Revisiting The West Wing
Nineteen-Ninety-Nine is often seen as one of the greatest years in film history, but it also saw the debut of many influential television shows. Freaks and Geeks launched a generation of young comedy stars, Family Guy became an adult animation classic, and The Sopranos has since been held up as “the Citizen Kane of television.” The West Wing was an expected hit given the extensive resources that NBC poured into Aaron Sorkin’s political drama, but that doesn’t mean that its impact was any less significant. After seven seasons and a tangible impact on the depiction of the political process on television, The West Wing found a new life when it was made available on the Max streaming service.
The West Wing has benefited because of how active its surviving crew and cast members are. Sorkin won an Academy Award for writing The Social Network, and transitioned into an in-demand, albeit divisive director. While Allison Janney reached the greatest level of success in comparison to her co-stars, other The West Wing veterans like Richard Schiff, Bradley Whitford, and Jimmy Smits have had respectable careers as character actors.
Former cast members Mary McCormack and Melissa Fitzgerald recently wrote What's Next: A Backstage Pass to The West Wing, Its Cast and Crew, and Its Enduring Legacy of Service, an extensive study into the show’s inception, survival, and resurgence in popularity thanks to a 2020 reunion special that reunited the cast for a recreation of the episode “Hartsfield’s Landing.” Although no making-of book would be able to get this much access without a positive spin, even if it wasn’t written by two of the show’s alumni, What’s Next is less toothless than one might imagine. In addition to the acknowledgment of the noticeable decline in quality following Sorkin’s departure at the end of the fourth season, there are also details on Rob Lowe’s departure, the impact of John Spencer’s death, and other creative differences that emerged.
The West Wing was ahead of its time in the reconfiguration of a political staff into the protagonists of a soap opera. The West Wing was bound by the erratic nature of politics, as it blended overarching storylines with “case-of-the-week” style issues that gave it an episodic feel. Not every episode was a classic in the vein of “Two Cathedrals,” but The West Wing’s hit ratio in its first four seasons was high.
A modern assessment of The West Wing could find aspects to praise in comparison to the schlocky political dramas that appear on streaming; even the worst of The West Wing is superior to the cynicism of House of Cards or the cloying melodrama of Scandal. Sorkin was smart to create his own version of history that didn’t mirror reality, and the approximation of legitimate details about political infrastructure added plausibility. Yet, What’s Next focuses just as much on the show’s relationship with real politics as it does with the creative process. There are far more interviews with future politicians and staffers inspired by the series than with current writers that grew up as Sorkin impersonators.

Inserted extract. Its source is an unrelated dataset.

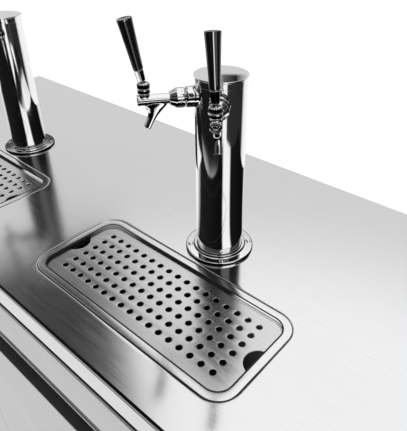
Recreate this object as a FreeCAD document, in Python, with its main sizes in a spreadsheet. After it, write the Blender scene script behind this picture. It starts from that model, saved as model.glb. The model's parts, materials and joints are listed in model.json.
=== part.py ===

The West Wing was often at its weakest when it yielded to hypothetical lines-in-the-sand. While the series leaned fairly hard to the left, the insistence that every political conflict would result in a lesson learned has made The West Wing ring painfully in 2025. Issues such as women’s bodily autonomy, the recognition of LGBTQ people, military spending, and budgetary cuts could be condensed into puzzle boxes for President Josiah Bartlett and his staff to solve. Even if The West Wing didn’t always provide a clear-cut solution to the issues that it presented, it took efforts to condense them.
Sorkin’s abrupt departure at the end of the fourth season marked The West Wing shifting into its soap opera tendencies; the kidnapping of Bartlett’s daughter, which resulted in the brief transition of power to a Republican cabinet, was a significant low. Many of the best television shows of this era were more interested in dramatic conventions than a semblance of realism; few would look to The Shield for an authentic examination of the Los Angeles Police Department, or watch Boston Legal for insight on the judiciary process. The West Wing was the product of Sorkin’s genius as a wordsmith, as the “walk-and-talk” pattern of his snappy dialogue was immersive and entertaining.
However, the assertion that The West Wing was intended to provoke legitimate political change is far easier to criticize given the manner in which real life eclipsed even the wildest storylines. While viewers were likely savvy enough to recognize that Sorkin had presented an idealistic version of “checks and balances,” he hasn’t evolved as a pundit. Even Sorkin fans that weren’t dissuaded by the historical pastiches in The Trial of Chicago 7 or Being The Ricardos may have had to jump ship when he suggested that the Democrats select Mitt Romney as Kamala Harris’ running mate. The West Wing was a great television show, but it doesn’t need to be remembered as anything more than that.